Iran’s Saviz “cargo” ship set up Red Sea attack on Saudi tankers

 

The attack on two Saudi supertankers on the Red Sea on Wednesday, July 25, was orchestrated by the Iranian Saviz, a weapons-carrying spy ship, DEBKAfile’s intelligence sources report. Disguised as an Iranian-flagged cargo vessel, the 16,660-ton ship carries containers aboard and below decks filled with advanced surveillance gear for tracking commercial and military shipping on the Red Sea. Western and Middle East naval sources have for some weeks been watching the Saviz in a holding pattern between its home base on the Eritrean Dahlak archipelago and the Bab al-Mandeb Straits of the Red Sea.

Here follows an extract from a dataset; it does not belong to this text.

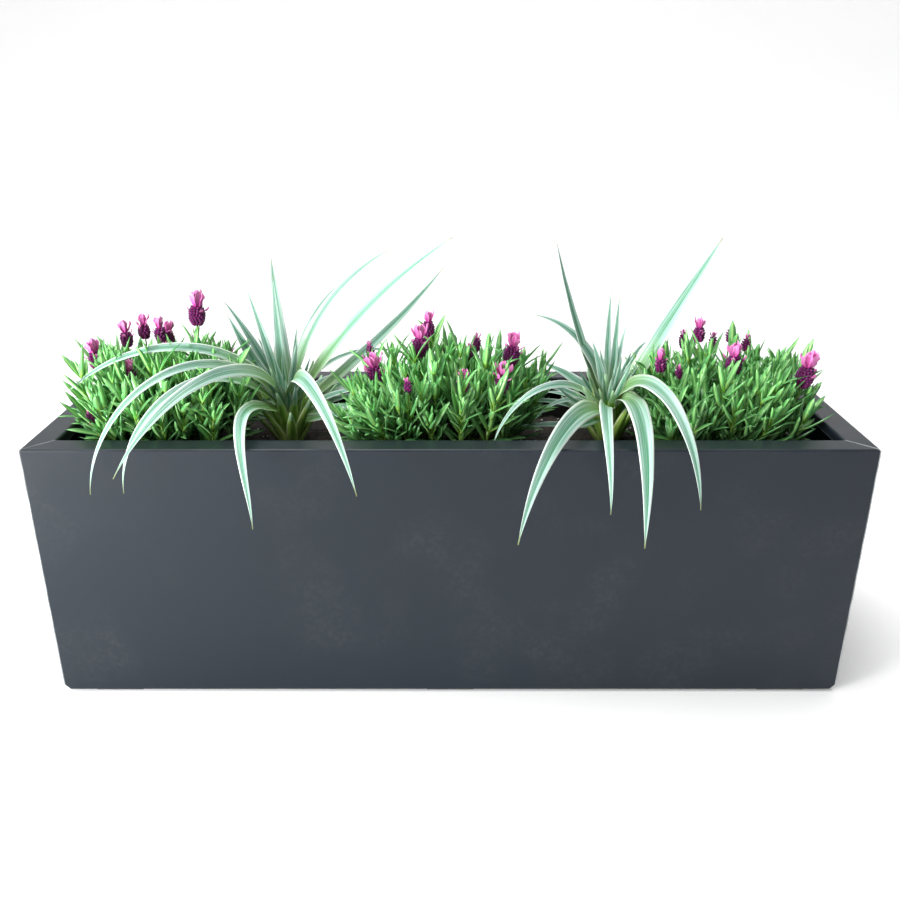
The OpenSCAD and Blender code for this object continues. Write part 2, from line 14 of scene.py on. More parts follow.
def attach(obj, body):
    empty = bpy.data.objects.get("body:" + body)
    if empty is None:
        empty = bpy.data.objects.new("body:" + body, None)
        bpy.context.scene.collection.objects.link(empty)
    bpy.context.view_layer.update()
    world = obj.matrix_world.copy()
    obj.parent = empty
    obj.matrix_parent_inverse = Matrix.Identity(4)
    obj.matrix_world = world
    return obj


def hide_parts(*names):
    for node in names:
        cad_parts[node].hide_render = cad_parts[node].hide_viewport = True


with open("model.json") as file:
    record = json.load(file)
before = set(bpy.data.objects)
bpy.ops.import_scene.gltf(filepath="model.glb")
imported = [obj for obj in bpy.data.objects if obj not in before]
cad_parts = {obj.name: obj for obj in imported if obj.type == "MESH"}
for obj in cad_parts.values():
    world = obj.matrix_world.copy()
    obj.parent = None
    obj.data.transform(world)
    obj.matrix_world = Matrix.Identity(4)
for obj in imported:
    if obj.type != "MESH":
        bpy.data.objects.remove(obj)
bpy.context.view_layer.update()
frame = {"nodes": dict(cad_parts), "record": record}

log = logging.getLogger("planter")

Colour = tuple[float, float, float]
Place = tuple[float, float, float]

MM = 0.001
SOIL_TOP = 285 * MM
ROSETTE_X, ROSETTE_Y = 215 * MM, 24 * MM
# Where the fixed parts round the plants stand, in metres.
RISER_X, RISER_Y = 0.405, 0.0865
RIM_CLEAR = 0.352
WALL_X, WALL_Y, WALL_TOP = 0.4575, 0.1105, 0.3445
HANDLE_X, HANDLE_HALF_Y = 0.4425, 0.043
GAUGE_CLEAR, GAUGE_TOP = 0.016, 0.380
CAP_X, CAP_Y, CAP_TOP = (0.372, 0.462), (0.058, 0.115), 0.370
BLADE_MARKS = "blade"


class Side(Enum):
    """Where along the trough a plant stands."""

    LEFT = "left"
    CENTRE = "centre"
    RIGHT = "right"


# ---- small mathematics ----------------------------------------------------------------


def unit(v: np.ndarray) -> np.ndarray:
    """Rows of v scaled to length one."""
    return v / np.maximum(np.linalg.norm(v, axis=-1, keepdims=True), 1e-12)


def bezier(a: np.ndarray, b: np.ndarray, c: np.ndarray, steps: int) -> np.ndarray:
    """Points on a bent stem.

    Args:
        a: Its root.
        b: The point it bends towards.
        c: Its tip.
        steps: How many points to give.

    Returns:
        The points, root first.
    """
    s = np.linspace(0, 1, steps)[:, None]
    return (1 - s) ** 2 * a + 2 * s * (1 - s) * b + s**2 * c


def stem_frame(line: np.ndarray) -> tuple[np.ndarray, np.ndarray, np.ndarray]:
    """Direction, side and upper face along a line of points.

    Args:
        line: Points of shape (..., steps, 3).

    Returns:
        Three arrays of unit vectors of the same shape.
    """
    along = unit(np.gradient(line, axis=-2))
    up = np.where(np.abs(along[..., 2:3]) > 0.95, np.array([0.0, 1.0, 0.0]), np.array([0.0, 0.0, 1.0]))
    side = unit(np.cross(up, along))
    return along, side, np.cross(along, side)


# ---- meshes ---------------------------------------------------------------------------


@dataclass
class MeshPile:
    """Closed shapes gathered into one mesh, with three numbers at each point for its material."""

    points: list[np.ndarray] = field(default_factory=list)
    faces: list[tuple[int, ...]] = field(default_factory=list)
    marks: list[np.ndarray] = field(default_factory=list)
    count: int = 0

    def add(self, points: np.ndarray, faces: list[tuple[int, ...]], marks: np.ndarray) -> None:
        """Adds one shape.

        Args:
            points: Its corners, (n, 3).
            faces: Its faces, as corner numbers.
            marks: Across, along and seed at each corner, (n, 3).
        """
        at = self.count
        self.points.append(points)
        self.marks.append(marks)
        self.faces.extend(tuple(at + i for i in f) for f in faces)
        self.count += len(points)

    def sweep(self, centre: np.ndarray, side: np.ndarray, out: np.ndarray, across: np.ndarray,
              height: np.ndarray, caps: list[tuple[int, ...]], seed: float) -> None:
        """Adds a closed shape swept along a line.

        Args:
            centre: The line, (steps, 3).
            side: Sideways unit vectors, (steps, 3).
            out: Upper face unit vectors, (steps, 3).
            across: Sideways place of each ring point in metres, (steps, ring).
            height: Upward place of each ring point in metres, (steps, ring).
            caps: Faces of an end ring, as ring numbers.
            seed: A number from 0 to 1 that sets this shape's shade.
        """
        steps, ring = across.shape
        points = centre[:, None] + side[:, None] * across[..., None] + out[:, None] * height[..., None]
        widest = np.maximum(np.abs(across).max(axis=1, keepdims=True), 1e-9)
        along = np.linspace(0, 1, steps)[:, None].repeat(ring, axis=1)
        marks = np.stack([0.5 + 0.5 * across / widest, along, np.full_like(along, seed)], axis=-1)
        faces = []
        for a in range(0, (steps - 1) * ring, ring):
            b = a + ring
            for k in range(ring):
                n = (k + 1) % ring
                faces.append((a + k, b + k, b + n, a + n))
        last = (steps - 1) * ring
        for cap in caps:
            faces.append(cap)
            faces.append(tuple(last + k for k in reversed(cap)))
        self.add(points.reshape(-1, 3), faces, marks.reshape(-1, 3))

    def tube(self, line: np.ndarray, radius: np.ndarray, seed: float, sides: int = 8) -> None:
        """Adds a round stem along a line.

        Args:
            line: Its middle, (steps, 3).
            radius: Its radius at each point, (steps,).
            seed: A number from 0 to 1 that sets its shade.
            sides: How many sides it has.
        """
        _, side, out = stem_frame(line)
        turn = math.pi - np.arange(sides) * math.tau / sides
        across = radius[:, None] * np.cos(turn)[None]
        height = radius[:, None] * np.sin(turn)[None]
        self.sweep(line, side, out, across, height, [tuple(range(sides))], seed)

    def lump(self, place: np.ndarray, axes: np.ndarray, seed: float, rings: int = 5, sides: int = 7) -> None:
        """Adds a rounded lump.

        Args:
            place: Its middle.
            axes: Three rows, its half axes in metres.
            seed: A number from 0 to 1 that sets its shade.
            rings: Rings of points between its ends.
            sides: Points in each ring.
        """
        lean = np.linspace(0, math.pi, rings + 2)[1:-1]
        turn = np.arange(sides) * math.tau / sides
        flat, high = np.sin(lean)[:, None], np.cos(lean)[:, None].repeat(sides, axis=1)
        ball = np.stack([flat * np.cos(turn)[None], flat * np.sin(turn)[None], high], axis=-1).reshape(-1, 3)
        ball = np.concatenate([[[0, 0, 1.0]], ball, [[0, 0, -1.0]]])
        faces: list[tuple[int, ...]] = []
        for k in range(sides):
            n = (k + 1) % sides
            faces.append((0, 1 + k, 1 + n))
            end = 1 + (rings - 1) * sides
            faces.append((end + n, end + k, 1 + rings * sides))
            for i in range(rings - 1):
                a, b = 1 + i * sides, 1 + (i + 1) * sides
                faces.append((a + k, b + k, b + n, a + n))
        marks = np.stack([ball[:, 0] * 0.5 + 0.5, 0.5 - ball[:, 2] * 0.5, np.full(len(ball), seed)], axis=-1)
        if np.linalg.det(axes) < 0:
            faces = [tuple(reversed(f)) for f in faces]
        self.add(place + ball @ axes, faces, marks)

    def build(self, name: str) -> bpy.types.Object:
        """Makes the mesh object.

        Args:
            name: The piece's name.

        Returns:
            The new object, smooth shaded and linked to the scene.
        """
        mesh = bpy.data.meshes.new(name)
        mesh.from_pydata(np.concatenate(self.points).tolist(), [], self.faces)
        marks = mesh.attributes.new(BLADE_MARKS, "FLOAT_VECTOR", "POINT")
        marks.data.foreach_set("vector", np.concatenate(self.marks).astype(np.float32).ravel())
        mesh.shade_smooth()
        mesh.validate()
        piece = bpy.data.objects.new(name, mesh)
        bpy.context.scene.collection.objects.link(piece)
        return piece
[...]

Before the first Saudi supertanker Arsan was attacked, Saudi and United Arab Emirates intelligence intercepted signals from the Saviz informing Houthi coastal bases of the Arsen’s projected route opposite Yemen’s Red Sea coast with a timeline for when the tanker would come within range of the Yemeni rebels’ shore-based missiles. Our military sources estimate that the Houthis used Iranian C-801 or C-802 shore-to-ship missiles against both the Saudi super tankers they attacked. Only one achieved a direct hit to the Arsen’s stern almost certainly near the water line, but its warhead only partially detonated, causing a 2-3m hole in the hull. Had it penetrated any deeper and reached the 2 million barrels of oil in ship’s hold, one of the worst environmental disasters ever would have ensued. Several other Houthi missiles exploded in the water.

The day after the attacks, Iran’s Quds force chief Qassem Soleimani gloated: “The Red Sea is not secure with the presence of American troops in the area,”

 

Although the damage to the Arsen was indeed minimal as the Saudis claimed, they decided not to take any chances and immediately announced the suspension of oil shipping through the Red Sea and Bab al-Mandeb until conditions were secure. Oil prices shot up by one percent on the world markets. An estimated 4.8 million barrels of oil are shipped daily through the Straits of Bab al Mandeb, which is only 20km wide. Any move to block this Red Sea strait would virtually halt oil shipments from the Gulf through Egypt’s Suez Canal to the Mediterranean that are destined for Europe and the Far East. Since October 2016, there have been eight Iranian-instigated attacks on US, Saudi and UAE warships and tankers sailing through the Red Sea. They were conducted by Houthis, who were trained in weapons and assault tactics by Iranian Revolutionary Guards and Hizballah instructors. They taught the Yemeni insurgents how to use anti-ship missiles, fast explosive boats, speedboats equipped with RPG launchers, drones and sea mines. The Houthi missile strike on a pair of Saudi tankers differed from the preceding attacks in that for the first time, Iranians were directly involved. The US only reacted once before to this aggression: A Houthi missile base on the Red Sea shore was smashed on the orders of President Barack Obama after striking the USS Mason warship on Oct. 9, 2016.

On Friday, July 27, sources in Washington reported that the Trump administration was weighing possible military action, including expanded intervention in the Yemen war, to keep the Red Sea oil shipping route open against Iranian threats to the waterway. Administration officials denied these reports saying that any military action would be taken by US regional allies such as Saudi Arabia, and not American troops. The Iranian naval spy ship Saviz has therefore got away with threatening a key international oil route, while Tehran has proved willing to perpetrate an unimaginable environmental calamity.